I know it's an electric blower but please protect your ears. http://www.peltor.com/peltor.com/comm_main.cfm

I got these here http://www.peltor.com/peltor.com/non_detail.cfm?prod_family=Muff H10&ind_prod_num=H10A001 and they help a lot. Can get even better ones with radio or other options to play music.
http://www.peltor.com/peltor.com/comm_main.cfm?platform=FM Stereo Protector


----------



## mtzlplex (Aug 5, 2002)

Thanks hewee, and yes, ear protection is a must/used anytime I run the lawnmower/leaf blower/etc.


----------



## gurutech (Apr 23, 2004)

How well does this work if the leaves/debris in the gutters are wet?


----------



## hewee (Oct 26, 2001)

mtzlplex said:


> Thanks hewee, and yes, ear protection is a must/used anytime I run the lawnmower/leaf blower/etc.


I was in a smash up on freeway in 1995 and my ears are ringing non stop so I don't need to do any more damage. Also need to get the ears flushed out by the doctor or nurse because that helps keep the ringing down some. Not much but any less volume helps a little.s



gurutech said:


> How well does this work if the leaves/debris in the gutters are wet?

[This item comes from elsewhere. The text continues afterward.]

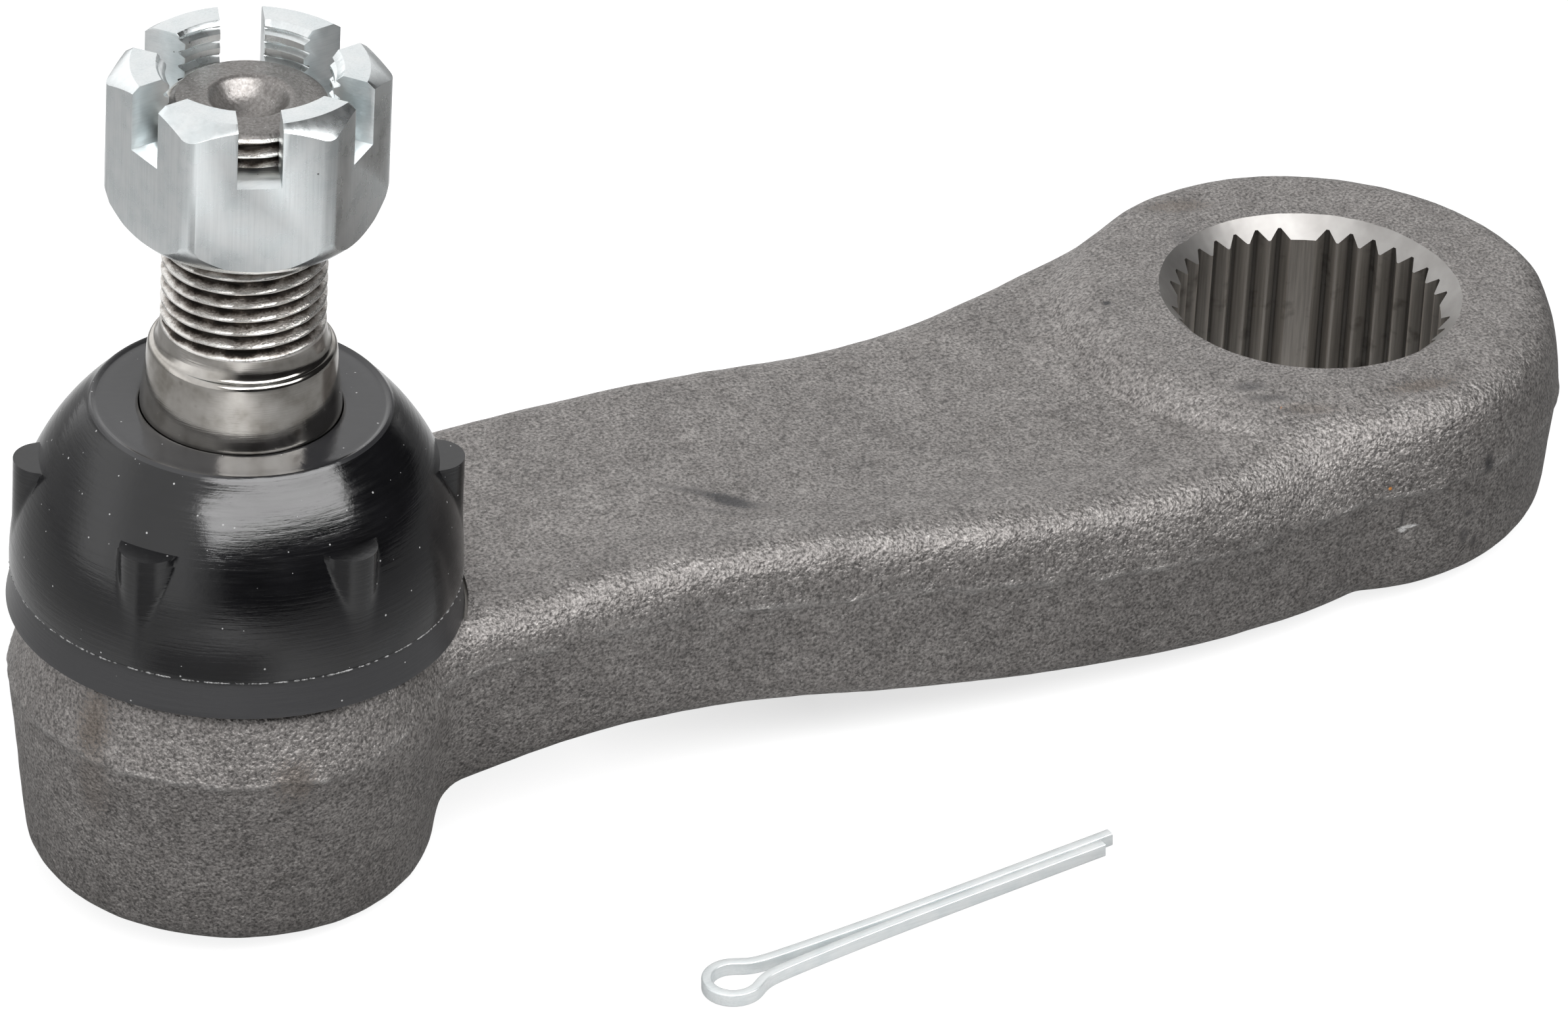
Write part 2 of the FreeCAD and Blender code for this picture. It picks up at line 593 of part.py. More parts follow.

Great but you need to warn others to stay inside the house.


----------



## hewee (Oct 26, 2001)

Paid $2.00 each for the lamps. $8.00 total

Well I got two floor lamp and two desk lamps that look the same and could of gotten more and wish I did. One was over the bed on. None has globe or shades but these are all very well made and came from a Hotel. Stainless Steel and Pear wood.The lamps are heavy made and you can put in 150 watt bulbs in them.
Desk lambs are 150 watts and have heavy 16 amp grounded cord 8 feet long because you also have a grounded plug on the lamp base. I really love these lamps. Like to see about getting more and also the over the bed one so I can read in bed.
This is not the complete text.